Abstract

Genetic-based laboratory testing of female athletes who compete in women-only events was instituted in the late 1960s to replace the degrading alternatives of having to parade nude before panels of judges or endure close genital inspection. Testing seemed both appropriate and fair in a cold-war era during which the sex of some successful female athletes was being questioned, and the buccal smear—then a fairly new cytological test that depends on condensation of one of two X chromosomes—was not terribly difficult to administer. Those who proposed the idea could not have foreseen the consequences or the subsequent explosion in numbers of women athletes that would ensue over the next 30 years.
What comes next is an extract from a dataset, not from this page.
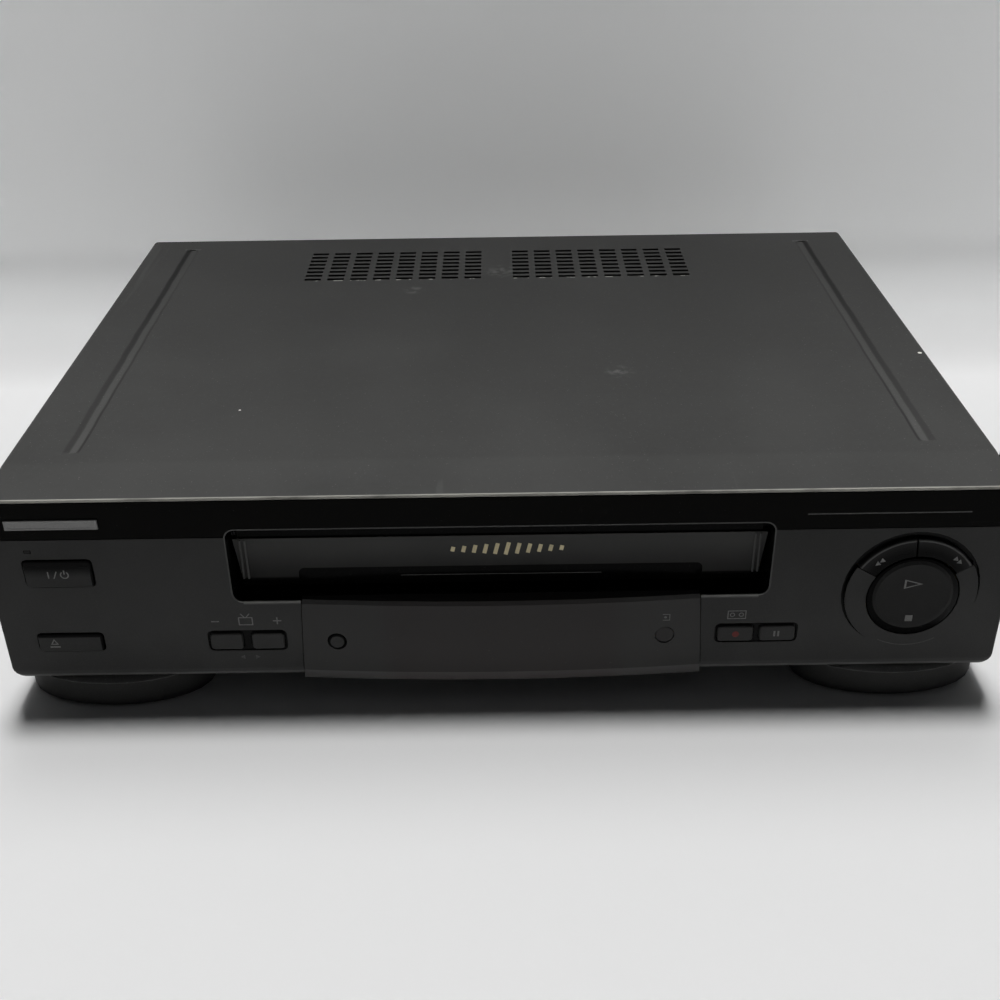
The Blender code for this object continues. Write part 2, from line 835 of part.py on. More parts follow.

Undoubtedly, the increasing popularity of women’s sports contributed to the desire to maintain a level playing field, as was described in 1972 by Eduardo Hay, a member of the International Olympic Committee’s Medical Commission. Procedures were, therefore, defined that included full clinical assessment of female athletes detected without two X chromosomes who wanted to continue to compete. Most, however, preferred either to feign injury or to retire than to subject themselves to the inevitable publicity and public scrutiny. A shame, since, as pointed out by Finnish geneticist Albert de la Chapelle in 1986, buccal smears were technically unreliable and detected athletes with genetic disorders, such as androgen insensitivity syndrome and gonadal dysgenesis, who were undeniably female. Paradoxically, the test would have permitted men with Klinefelter’s syndrome or XX males, who have a portion of the testicular determining gene (SRY) transposed onto the X chromosome, to compete.